Our general advice for startups, small to mid-sized companies, and lean teams is to seek out an agency that truly understands your needs and that is willing to work with you to tailor a scope and retainer that make financial sense.

Especially in today’s uncertain business and economic climate, this flexibility and willingness to meet each other halfway is incredibly key, and should tell you how genuine and confident an agency is at creating business value.

methodology & strategy Over perfect Pitches

The agencies that deliver sustainable results for early-stage companies often present less impressively on a superficial level than those focused on winning pitches. They prioritise methodology over ideas, strategic media relations over name dropping, and strategic positioning over tactical campaigns.

The key decision criteria should centre on whether the agency can develop and execute integrated communications strategies that evolve with company needs and growth stages.

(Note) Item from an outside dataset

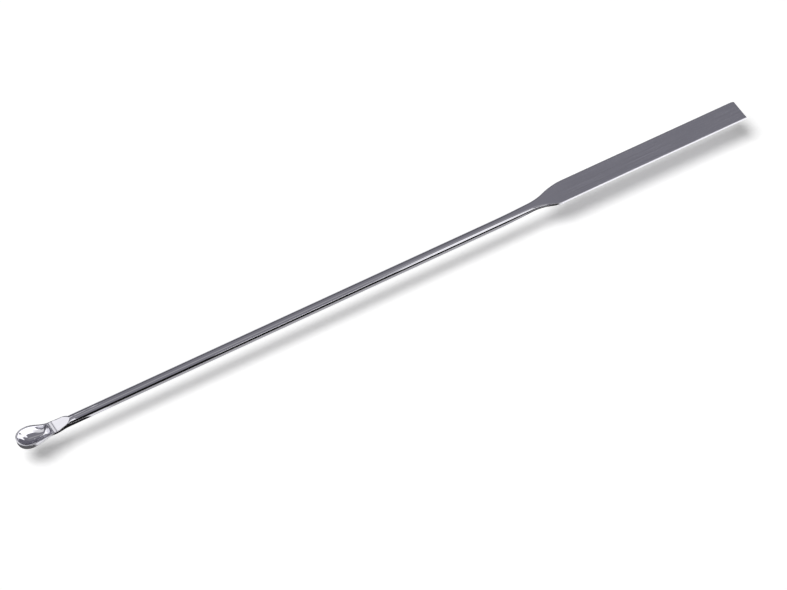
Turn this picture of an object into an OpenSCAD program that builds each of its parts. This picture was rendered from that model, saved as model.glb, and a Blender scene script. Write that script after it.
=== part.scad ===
// Double-ended laboratory micro spatula, forged in one piece from round stainless rod:
// a deep spoon bowl behind a flattened neck on one end, a flat straight blade on the other.
// X runs along the spatula from spoon to blade and Z is up. The origin is at the middle of
// its length, on the surface that the spatula lies on. Left is +Y, with the spoon nearer.

/* [Rod] */
// Length over everything, from the tip of the spoon to the end of the blade
total_len = 154; // [130:1:220]
// Diameter of the round rod
rod_d = 2.0; // [1.6:0.1:2.8]

/* [Blade] */
// Length of the straight part of the blade
blade_len = 38.6; // [20:0.2:60]
// Width of the blade
blade_w = 4.7; // [3.6:0.1:8]
// Thickness of the blade
blade_t = 0.5; // [0.4:0.05:1]
// Length over which the rod widens to the blade
shoulder_len = 8.2; // [6:0.2:14]
// Length over which the rod's underside rises to the blade's underside
taper_len = 16; // [14:0.5:24]
// Length over which the edges of the shoulder sharpen
sharpen_len = 5; // [3:0.2:6]
// How far the forged flare would reach past the straight right edge, which is ground off it
flare_excess = 0.4; // [0.05:0.05:0.8]
// Length of the eased corner at the left of the blade's end
eased_len = 0.95; // [0.3:0.05:2]
// Width of the eased corner
eased_w = 0.35; // [0.1:0.05:1]
// Radius of the sharper corner at the right of the blade's end
corner_r = 0.12; // [0.05:0.01:0.5]
// How much the blade's end is rounded off above and below
end_round = 0.18; // [0.05:0.01:0.18]

/* [Spoon bowl] */
// Length from the tip of the bowl to the narrowest place of the neck
bowl_len = 7.0; // [6:0.1:10]
// Length from the tip of the bowl to its widest place
nose_len = 2.6; // [2:0.1:4]
// Width of the bowl at its widest place
bowl_w = 4.3; // [3.6:0.1:6]
// Height of the bowl's rim above the top of the rod
rim_rise = 0.05; // [0:0.05:0.4]
// Width of the bowl's rim, and the wall under the deepest place of the cavity
wall = 0.3; // [0.2:0.05:0.45]
// Radius between the bottom and the sides of the bowl, on the outside
bowl_r = 1.6; // [1:0.05:1.7]
// How far the cavity's floor falls from the tip to its deepest place
floor_fall = 0.6; // [0.1:0.05:0.9]
// Where the cavity is deepest, as a share of the bowl's length from the tip
deepest_share = 0.75; // [0.6:0.01:0.8]
// Length of the cavity's rounded heel
heel_len = 1.6; // [1.2:0.1:2]
// Flat that stays between the heel of the cavity and the narrowest place of the neck
heel_gap = 0.35; // [0.2:0.05:0.8]

/* [Neck] */
// Length from the narrowest place of the neck to the full round of the rod
neck_len = 3.5; // [2.5:0.1:6]
// Width of the flattened neck
neck_w = 2.7; // [2.2:0.1:3.4]
// Depth of the pressed flat below the top of the rod
neck_dip = 0.57; // [0.3:0.01:0.8]
// Length over which the foot of the neck's slope levels out
neck_foot_len = 1.6; // [0.5:0.1:2.5]
// Length of the blunt arch where the flat starts on the round rod
arch_len = 1.2; // [0.8:0.1:2]

/* [Edges] */
// Radius of the long edges of the blade, the neck and the bowl's rim
edge_r = 0.08; // [0.04:0.01:0.12]

/* [Hidden] */

steel = "#b9bac0";
rod_r = rod_d / 2;
// The forged ends start this far inside the rod's end faces, and this much thinner than it
lap = 0.1;
sink = 0.004;
core_r = rod_r - sink;

// Places along the spatula, measured from the tip of the spoon
widest_x = nose_len;
neck_x = bowl_len;
rod_start_x = bowl_len + neck_len;
heel_x = neck_x - heel_gap;
deepest_x = bowl_len * deepest_share;
blade_x = total_len - blade_len;
shoulder_x = blade_x - shoulder_len;
rod_end_x = blade_x - taper_len;

// Heights above the rod's axis
rim_z = rod_r + rim_rise;
neck_z = rod_r - neck_dip;
floor_z = wall - rod_r;
blade_z = core_r - blade_t;

// Shapes of the bowl's tip from above and from the side, and of its cavity's heel from above:
// 2 is an ellipse, more is squarer
tip_squareness = 2.3;
keel_squareness = 2.5;
heel_squareness = 5;
// Smallest angle at which a rounded end is cut off
first_angle = 3;
corner_steps = 8;
nose_steps = 11;
dish_steps = 24;
end_steps = 12;
// Largest distance between the cross-sections of each end
spoon_gap = 0.27;
blade_gap = 0.5;
// How far the cavity's tool reaches above the rim where it meets it
tool_lift = 0.02;

// Goes from 0 at a to 1 at b, level at both ends
function ease(a, b, x) = (1 - cos(180 * min(1, max(0, (x - a) / (b - a))))) / 2;

function mix(from, to, share) = from + (to - from) * share;

// Goes from 0 at the tip of a rounded end to 1 at its full length
function fullness(x, length, squareness) =
    pow(1 - pow(max(0, 1 - x / length), squareness), 1 / squareness);

// Goes from 0 to 1 along a straight slope of this length, whose foot levels out
function slope(x, length, foot) = ((x < foot) ? x * x / foot / 2 : x - foot / 2) / (length - foot / 2);

// Even places from a to b, no more than this gap apart
function stations(a, b, gap) = let (n = ceil((b - a) / gap)) [for (i = [0:n]) a + (b - a) * i / n];

// Places along a rounded end of this length, crowded towards its tip
function end_stations(length) = [
    for (i = [0:nose_steps]) length * (1 - cos(mix(first_angle, 90, i / nose_steps)))
];

// Cross-section at x: a rectangle with round corners, its lower and its upper ones each with
// their own radius. With both radii equal to half its size it is a circle. Its middle is at
// mid_y across the spatula.
function section(x, half_w, low, high, low_r, high_r, mid_y = 0) = [
    for (quarter = [0:3], step = [0:corner_steps - 1])
        let (
            angle = 90 * (quarter + (step + 0.5) / corner_steps) - 90,
            r = (quarter == 0 || quarter == 3) ? low_r : high_r,
            y = (quarter < 2) ? half_w - r : r - half_w,
            z = (quarter == 0 || quarter == 3) ? low + r : high - r
        )
        [x, mid_y + y + r * cos(angle), z + r * sin(angle)]
];

function nose_fullness(x) = fullness(x, nose_len, tip_squareness);

// Half the outer width of the spoon end
function spoon_half_w(x) =
    (x < widest_x) ? bowl_w / 2 * nose_fullness(x) :
    (x < neck_x) ? mix(bowl_w, neck_w, ease(widest_x, neck_x, x)) / 2 :
    mix(neck_w / 2, core_r, ease(neck_x, rod_start_x - arch_len / 3, x));

// Height of the rim and of the flat behind it
function spoon_top(x) =
    (x < neck_x) ? mix(rim_z, neck_z, ease(widest_x, neck_x, x)) :
    mix(neck_z, core_r, slope(min(x, rod_start_x) - neck_x, neck_len, neck_foot_len));

// Height of the underside, which is level with the rod's and rounds up to the rim at the tip
function spoon_bottom(x) = mix(spoon_top(x), -core_r, fullness(x, nose_len, keel_squareness));

// Radius of the upper edges: small along the flat, then quickly the full round of the rod
function spoon_high_r(x) =
    let (
        thickness = spoon_top(x) - spoon_bottom(x),
        flatness = max(0, min(1, (rod_start_x - x) / arch_len))
    )
    mix(min(edge_r, thickness / 3), core_r, pow(1 - flatness, 2));

// Radius of the underside, as large as the width and the thickness leave room for
function spoon_low_r(x) =
    min(
        mix(bowl_r, core_r, ease(widest_x, rod_start_x, x)) * nose_fullness(x),
        spoon_half_w(x),
        spoon_top(x) - spoon_bottom(x) - spoon_high_r(x)
    );

function spoon_section(x) =
    section(x, spoon_half_w(x), spoon_bottom(x), spoon_top(x), spoon_low_r(x), spoon_high_r(x));

// How far x is into the rounded tip or heel of the cavity: 0 at its start, 1 at its very end
function end_share(x) =
    (x < widest_x) ? (widest_x - x) / (nose_len - wall) : max(0, 1 - (heel_x - x) / heel_len);

function end_squareness(x) = (x < widest_x) ? tip_squareness : heel_squareness;

// Height of the cavity's floor along its middle
function dish_floor(x) = floor_z + floor_fall * pow(max(0, 1 - x / deepest_x), 2);

// Height of the cavity's surface at this share of its half width from the middle. It is a dish
// that rises as the square of the distance from its middle line.
function dish_z(x, across) =
    let (
        squareness = end_squareness(x),
        reach = pow(pow(end_share(x), squareness) + pow(across, squareness), 1 / squareness)
    )
    mix(dish_floor(x), spoon_top(x) + tool_lift, min(1, reach * reach));

// Cross-section of the cavity, open above the rim
function cavity_section(x) =
    let (
        half_w = ((x < widest_x) ? bowl_w / 2 : spoon_half_w(x)) - wall,
        open = fullness(1 - end_share(x), 1, end_squareness(x))
    )
    [
        for (i = [0:dish_steps])
            let (across = open * sin(mix(-90, 90, i / dish_steps)))
            [x, half_w * across, dish_z(x, abs(across))],
        [x, half_w * open, rim_z + 1],
        [x, -half_w * open, rim_z + 1]
    ];

// How much a rounded corner of this length and width takes off the blade at x
function end_inset(x, length, width) =
    width * (1 - sqrt(1 - pow(max(0, 1 - (total_len - x) / length), 2)));

// Width of the shoulder and the blade to the left and to the right of the axis. On the right
// the flare runs on until the ground edge cuts it off.
function blade_left_w(x) =
    mix(core_r, blade_w / 2, ease(shoulder_x, blade_x, x)) - end_inset(x, eased_len, eased_w);

function blade_right_w(x) =
    min(blade_w / 2, mix(core_r, blade_w / 2 + flare_excess, ease(shoulder_x, blade_x, x)))
    - end_inset(x, corner_r, corner_r);

// Where the ground edge meets the flare on the right
flare_cut = (blade_w / 2 - core_r) / (blade_w / 2 + flare_excess - core_r);
edge_start_x = shoulder_x + shoulder_len * acos(1 - 2 * flare_cut) / 180;

function blade_bottom(x) =
    mix(-core_r, blade_z, ease(rod_end_x, blade_x, x)) + end_inset(x, end_round, end_round);

function blade_top(x) = core_r - end_inset(x, end_round, end_round);

// The edges stay fully round until the shoulder, then sharpen towards the blade
function blade_edge_r(x) =
    let (thickness = blade_top(x) - blade_bottom(x))
    min(thickness / 2, mix(core_r, edge_r, ease(shoulder_x, shoulder_x + sharpen_len, x)));

function blade_section(x) =
    let (left = blade_left_w(x), right = blade_right_w(x), r = blade_edge_r(x))
    section(x, (left + right) / 2, blade_bottom(x), blade_top(x), r, r, (left - right) / 2);

// Solid through a list of cross-sections with the same number of points
module loft(sections) {
    n = len(sections[0]);
    last = len(sections) - 1;
    sides = [
        for (i = [0:last - 1], j = [0:n - 1])
            let (a = i * n + j, b = i * n + (j + 1) % n)
            each [[a, a + n, b + n], [a, b + n, b]]
    ];
    start_cap = [for (j = [0:n - 1]) j];
    end_cap = [for (j = [n - 1:-1:0]) last * n + j];
    polyhedron([for (ring = sections) each ring], concat([start_cap], sides, [end_cap]));
}

module rod() {
    translate([rod_start_x, 0, 0])
        rotate([0, 90, 0])
            cylinder(h = rod_end_x - rod_start_x, r = rod_r, $fn = 96);
}

module spoon_end() {
    nose = end_stations(nose_len);
    body = stations(widest_x, rod_start_x, spoon_gap);
    difference() {
        loft([
            for (x = nose) spoon_section(x),
            for (i = [1:len(body) - 1]) spoon_section(body[i]),
            spoon_section(rod_start_x + lap)
        ]);
        cavity();
    }
}

module cavity() {
    nose = end_stations(nose_len - wall);
    body = stations(widest_x, heel_x - heel_len, spoon_gap);
    heel = end_stations(heel_len);
    loft([
        for (x = nose) cavity_section(x + wall),
        for (i = [1:len(body) - 1]) cavity_section(body[i]),
        for (i = [nose_steps - 1:-1:0]) cavity_section(heel_x - heel[i])
    ]);
}

module blade_end() {
    taper = stations(rod_end_x, edge_start_x, blade_gap);
    corner = stations(edge_start_x, blade_x, blade_gap);
    loft([
        blade_section(rod_end_x - lap),
        for (x = taper) blade_section(x),
        for (i = [1:len(corner) - 1]) blade_section(corner[i]),
        for (i = [0:end_steps]) blade_section(total_len - eased_len * (1 - sin(90 * i / end_steps)))
    ]);
}

module spatula() {
    color(steel)
        translate([-total_len / 2, 0, rod_r]) {
            rod();
            spoon_end();
            blade_end();
        }
}

spatula();
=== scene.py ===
"""Looks of the double-ended lab spatula: one forged length of polished steel rod over white paper."""

import math

import bmesh
import bpy
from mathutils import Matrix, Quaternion, Vector


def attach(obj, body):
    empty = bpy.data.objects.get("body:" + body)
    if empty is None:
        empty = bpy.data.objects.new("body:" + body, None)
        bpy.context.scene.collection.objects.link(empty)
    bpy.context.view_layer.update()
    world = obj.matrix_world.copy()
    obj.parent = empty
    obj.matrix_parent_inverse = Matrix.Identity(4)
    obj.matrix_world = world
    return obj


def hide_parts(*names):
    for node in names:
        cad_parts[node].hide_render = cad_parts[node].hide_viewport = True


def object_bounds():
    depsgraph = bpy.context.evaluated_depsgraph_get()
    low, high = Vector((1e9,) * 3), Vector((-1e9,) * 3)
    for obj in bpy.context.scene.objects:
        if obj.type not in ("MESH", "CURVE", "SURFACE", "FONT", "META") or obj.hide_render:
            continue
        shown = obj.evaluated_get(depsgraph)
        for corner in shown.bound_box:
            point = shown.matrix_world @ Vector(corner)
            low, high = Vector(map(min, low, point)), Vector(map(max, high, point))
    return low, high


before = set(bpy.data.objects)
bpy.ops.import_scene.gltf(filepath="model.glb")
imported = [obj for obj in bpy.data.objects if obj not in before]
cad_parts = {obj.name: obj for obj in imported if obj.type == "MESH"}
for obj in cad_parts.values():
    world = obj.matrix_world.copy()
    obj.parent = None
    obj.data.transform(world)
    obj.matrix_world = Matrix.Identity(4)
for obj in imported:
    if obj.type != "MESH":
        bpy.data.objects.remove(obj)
cad_low, cad_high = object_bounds()
MM = 0.001

# Driving sizes of the spatula in millimetres, as in the part's source. Places along it count
# from the tip of the spoon, and heights from the axis of the rod.
total_len = (cad_high.x - cad_low.x) / MM
blade_w = (cad_high.y - cad_low.y) / MM
# Half the rod's thickness, which is also how high its axis lies above the spatula's lowest point
rod_half = 1.0
rim_z = (cad_high.z - cad_low.z) / MM - rod_half
# The visible rod is a hair thinner, so that it stays inside the part's own box
rod_r = 0.996
blade_len = 38.6
blade_t = 0.5
shoulder_len = 8.2
taper_len = 16.0
sharpen_len = 5.0
flare_excess = 0.4
eased_len = 0.95
eased_w = 0.35
corner_r = 0.12
end_round = 0.18
bowl_len = 7.0
nose_len = 2.6
bowl_w = 4.3
wall = 0.3
bowl_r = 1.6
heel_len = 1.6
heel_gap = 0.35
floor_fall = 0.6
deepest_share = 0.75
neck_len = 3.5
neck_w = 2.7
neck_dip = 0.57
neck_foot_len = 1.6
arch_len = 1.2
edge_r = 0.08
# The bowl's rounded lip: how far it reaches out over the rim and down into the bowl, and the
# length behind the heel over which its line of points spreads out again
lip_r = 0.07
lip_depth = 0.06
lip_settle = 1.2
# 2 would be an ellipse, and more is fuller
tip_squareness = 2.3
heel_squareness = 5.0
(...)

This includes long term media relations, consistent message deployment, and positioning work that supports business development, GTM strategies, regulatory engagement, stakeholder cultivation, and fundraising objectives—not just brand awareness.

For Singapore founders specifically, prioritise agencies that understand the unique dynamics of operating in Southeast Asia's most sophisticated startup ecosystem. This includes experience with government relations, financial communications, multicultural stakeholder management, and positioning Singaporean companies for regional expansion whilst maintaining credibility with local investors, customers, and regulatory bodies.